Uma família com duas gêmeas autistas de 8 anos na cidade de Mogi das Cruzes, na Grande São Paulo, conseguiu na Justiça o direito de plantar Cannabis em casa para produzir a medicação das meninas. O Habeas Corpus foi garantido após a mãe, Andreia Rodrigues, entrar com um recurso via Defensoria Pública do Estado de SP.
As crianças, a Isabella e a Isadora, possuem graves deficiências de saúde. Uma delas desenvolveu inclusive paralisia cerebral em razão de um erro médico e sofre de constantes crises convulsivas. Já a outra tem epilepsia de origem não identificada e também é diagnosticada com Transtorno do Espectro Autista.
A Andréia tentou diversos tratamentos médicos. As irmãs foram submetidas a tratamentos neurológico e uso de medicamentos como Risperidona, Depakene, Gardenal, Keppra e Carbamazepina, eentre outros. Todos sem resultar em efeitos significativos.
Após as diversos tentativas medicamentosas infrutíferas, a mãe das gêmeas, por indicação de uma amiga que tem um filho com paralisia cerebral, participou de um curso sobre o uso terapêutico da Cannabis, formas de cultivo e extração segura do óleo. A Andreia, que é evangélica, tinha preconceito com a maconha, mas curiosamente o curso que ela fez foi dentro de uma igreja, a paróquia São Francisco de Assis, curso ministrado pelo falecido Padre Ticão.
“Quando eu entendi que Cannabis era maconha eu disse que jamais iria dar maconha para as minhas filhas. Maconha é droga, é do demônio. Eu fui instruída assim. Mal eu sabia que droga mesmo era o que eu estava dando para elas. Quando eu cheguei no curso, dentro de uma paróquia, vi um padre, aquele monte de gente. Eu fiquei assustada. Mas depois de ouvir os relatos eu comecei a entender”, contou a Andreia ao Cannabis & Saúde.

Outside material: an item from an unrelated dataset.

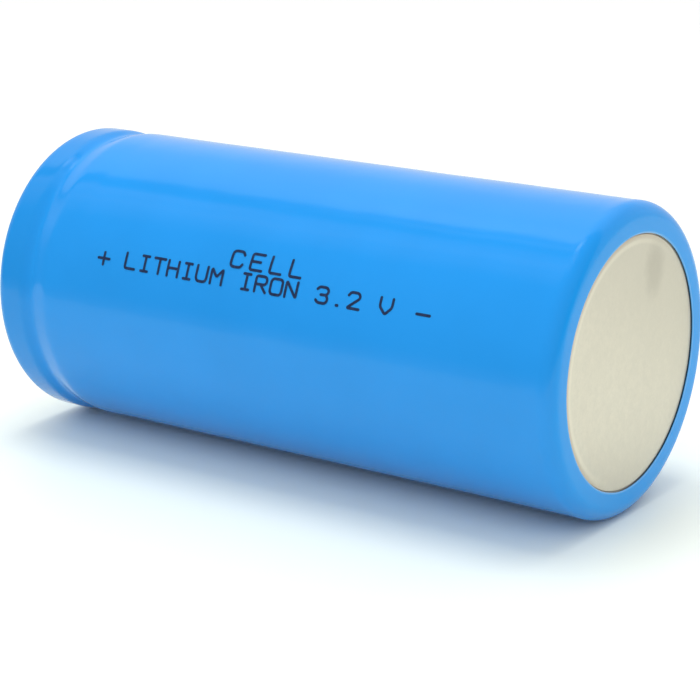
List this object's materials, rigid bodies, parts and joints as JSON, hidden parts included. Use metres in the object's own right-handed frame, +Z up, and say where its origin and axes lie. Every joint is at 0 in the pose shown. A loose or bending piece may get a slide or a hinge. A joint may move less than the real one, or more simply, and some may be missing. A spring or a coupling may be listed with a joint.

A família teve dificuldade para conseguir um médico, mas após ter a receita médica em mãos, passaram a ministrar às crianças pequenas doses de canabinol (CBD), doado por pessoas da comunidade do curso. Ela percebeu os efeitos benéficos e eficientes, com significativa diminuição das crises e convulsões.
Produção caseira
Andreia obteve autorização junto à Agência Nacional de Vigilância Sanitária (Anvisa) para importação do óleo. No entanto, em razão do alto custo do medicamento, ficou impossível manter o tratamento. Cada frasco custa cerca de R$ 1 mil, sendo as crianças precisam de 3 frascos por mês, cada. Por isso, ela procurou a Defensoria Pública para entrar com um Habeas Corpus para para produção caseira.
“A paciente se vê na iminência de sofrer uma coação, uma vez que o plantio e uso de Cannabis não está de todo modo regulamentado, conforme prevê a legislação pátria. Apesar de o cultivo e produção caseira de canabinoides configurar medida essencial para a garantia dos direitos fundamentais das filhas da paciente, e que, além disso, a correta interpretação constitucional abre possibilidade para o regular exercício deste direito, a União ainda não cumpriu seu dever legal de regulamentação deste tipo de prática”, salientaram os defensores Erick de Figueiredo Maia e Bruna da Cunha Ferreira na ação em que a família Rodrigues pediu à Justiça um salvo conduto para cultivar a planta.
Na decisão, o Juiz Tiago Ducatti Lino Machado, da 3ª Vara Criminal de Mogi das Cruzes, acolheu os argumentos da Defensoria e concedeu liminar. Ele determinou “às autoridades de Segurança Pública Estaduais, Municipal e Federal e seus subordinados que se abstenham de prender, conduzir ou indiciar a paciente pela conduta de semear, cultivar e fazer a colheita de sementes, plantas ou óleos extraídos de Cannabis, e de apreender tais sementes, plantas e óleos por razões de natureza penal, desde que a paciente se limite a plantar sementes de Cannabis, para plantio exclusivo em seu endereço residencial e, apenas, para fins medicinais das suas filhas”.
O juiz lembrou que a atual Lei de Drogas autoriza, no Artigo 2º, o cultivo de Cannabis para fins curativos: “pode a União autorizar o plantio, a cultura e a colheita dos vegetais referidos no caput deste artigo, exclusivamente para fins medicinais ou científicos, em local e prazo predeterminados, mediante fiscalização, respeitadas as ressalvas supramencionadas”.
“Hoje as minhas filhas têm uma vida saudável, sem aquele monte de remédio. Só usam Cannabis. As pessoas precisam entender que Cannabis salva vidas. Salvou também a vida do meu pai, com Parkinson, que saiu das fraldas. A Cannabis não é coisa do demônio, ela é divina. Hoje eu sou uma ativista da Cannabis”.